Shaoguan may become one of South China's most important cities not because people move there, but because servers do. Northern Guangdong's mountain city has about 2.85 million residents and a long industrial resume: nonferrous metals, rail transport, hydropower, and the traffic of travelers heading between the Pearl River Delta and central China. That official story is still visible in the smelters and logistics yards. The newer story is stranger. Shaoguan is being rebuilt as the Greater Bay Area's computing backroom, a place where Guangzhou and Shenzhen send data-intensive workloads that their own land, power, and environmental constraints make harder to host.

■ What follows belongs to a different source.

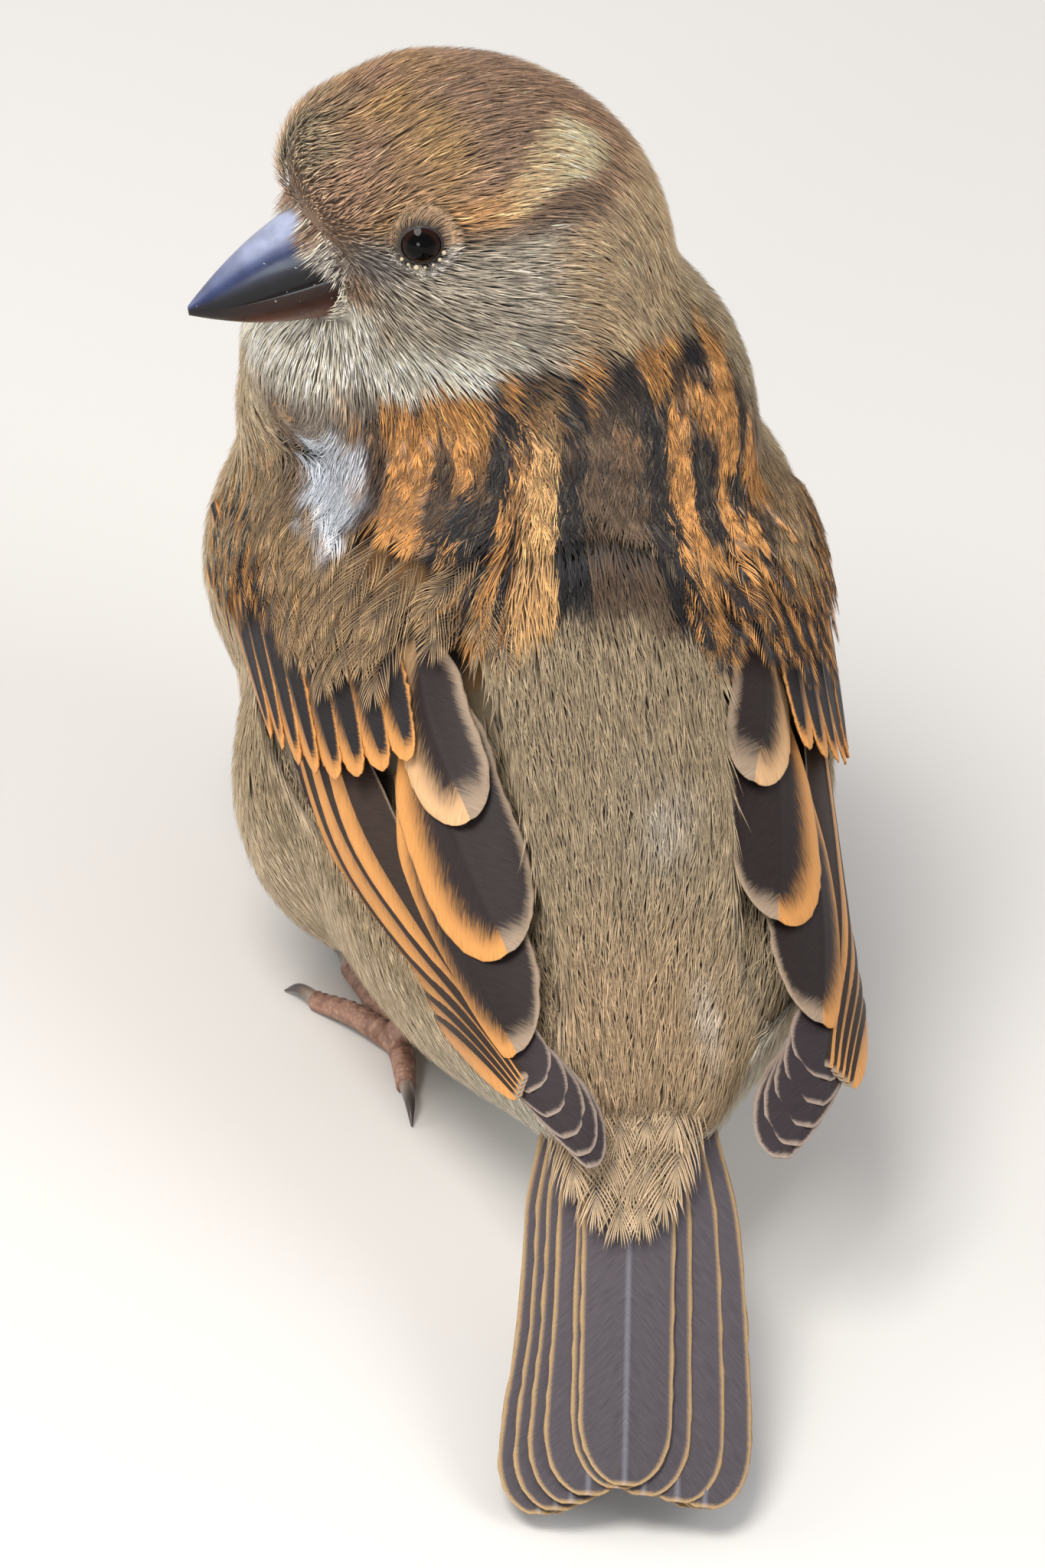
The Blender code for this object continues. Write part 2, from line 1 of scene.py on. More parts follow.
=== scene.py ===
"""Adult female house sparrow, life size, at rest with its head turned over its left side.

Lengths are millimetres in the frame that the solids were drawn in: x to the bird's left, y to its
tail, z up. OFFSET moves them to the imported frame, whose origin is the middle of the bird's box on the
floor.
"""

import math

import bmesh
import bpy
import numpy as np
from mathutils import Matrix, Vector
from mathutils.bvhtree import BVHTree


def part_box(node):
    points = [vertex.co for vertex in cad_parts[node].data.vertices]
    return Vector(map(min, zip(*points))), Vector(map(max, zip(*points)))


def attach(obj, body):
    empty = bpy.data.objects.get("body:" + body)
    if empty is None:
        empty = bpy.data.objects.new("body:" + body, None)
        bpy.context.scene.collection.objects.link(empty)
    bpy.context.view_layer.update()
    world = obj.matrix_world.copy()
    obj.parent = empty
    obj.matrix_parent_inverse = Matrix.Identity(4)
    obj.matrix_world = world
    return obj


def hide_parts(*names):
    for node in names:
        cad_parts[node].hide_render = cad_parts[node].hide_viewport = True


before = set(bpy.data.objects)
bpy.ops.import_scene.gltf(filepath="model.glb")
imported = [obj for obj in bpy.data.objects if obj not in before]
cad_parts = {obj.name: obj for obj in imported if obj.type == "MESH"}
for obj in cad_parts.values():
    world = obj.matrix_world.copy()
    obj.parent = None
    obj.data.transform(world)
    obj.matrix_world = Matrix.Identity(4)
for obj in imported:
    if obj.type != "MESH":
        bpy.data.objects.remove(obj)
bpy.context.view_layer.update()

# ---------------------------------------------------------------------------------------------
# Skin: the bird's own body under the feathers, thin skin with down on it, as one closed form a coat's
# depth inside the solids. It is evened from trunk, neck, head and wing arms, so no cut shows, and it
# carries the plumage's marks, darkened: partly the down's own duller tone, partly painted shade in
# the gaps between the barbs.
# ---------------------------------------------------------------------------------------------
# The head has a frame of its own: forward along the bill, left and up. The two eyes' boxes say where
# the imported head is, which gives the move from the drawing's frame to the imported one.
MM = 0.001
HEAD_CENTRE = np.array([9.0, -20.0, 70.0])
HEAD_TURN = math.radians(94.0)
HEAD_DIP = math.radians(12.0)
EYE_PLACE = np.array([5.9, 9.3, 5.2])
EYE_RADIUS = 2.25
FORWARD = np.array([math.sin(HEAD_TURN) * math.cos(HEAD_DIP),
                    -math.cos(HEAD_TURN) * math.cos(HEAD_DIP), -math.sin(HEAD_DIP)])
LEFT = np.array([math.cos(HEAD_TURN), math.sin(HEAD_TURN), 0.0])
UPWARD = np.cross(FORWARD, LEFT)
HEAD_AXES = np.array([FORWARD, LEFT, UPWARD])


def in_head(place):
    """Points of the head's frame, (..., 3), in the drawing's frame."""
    return HEAD_CENTRE + np.asarray(place, float) @ HEAD_AXES


def to_head(points):
    """Points of the drawing's frame in the head's frame."""
    return (points - HEAD_CENTRE) @ HEAD_AXES.T


def head_reach(points):
    """How far points are from the middle of the skull."""
    return np.linalg.norm(to_head(points) - (-1.0, 0.0, 0.0), axis=-1)


def middle_of(node):
    """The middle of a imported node's box, in millimetres."""
    low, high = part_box(node)
    return (np.array(low) + np.array(high)) / 2 / MM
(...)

China's national computing network policy gave Shaoguan a role few outside Guangdong noticed. The city is the Guangdong hub's designated data-center cluster, and by mid-2025 it had signed 22 intelligent-computing projects with investment above Yuan 60 billion and capacity for 120,000 standard racks. The advantage is not glamour; it is physics. China Daily reports latency from Shaoguan to Guangzhou is 1.3 milliseconds and to Shenzhen 1.66 milliseconds, fast enough for most enterprise computing tasks. Another report notes the cluster is designed to grow toward 500,000 racks as it matures. Shaoguan's surplus electricity, mountain land, and lower disaster exposure let it absorb the heat, cables, and substations that dense delta cities would rather not dedicate to server farms.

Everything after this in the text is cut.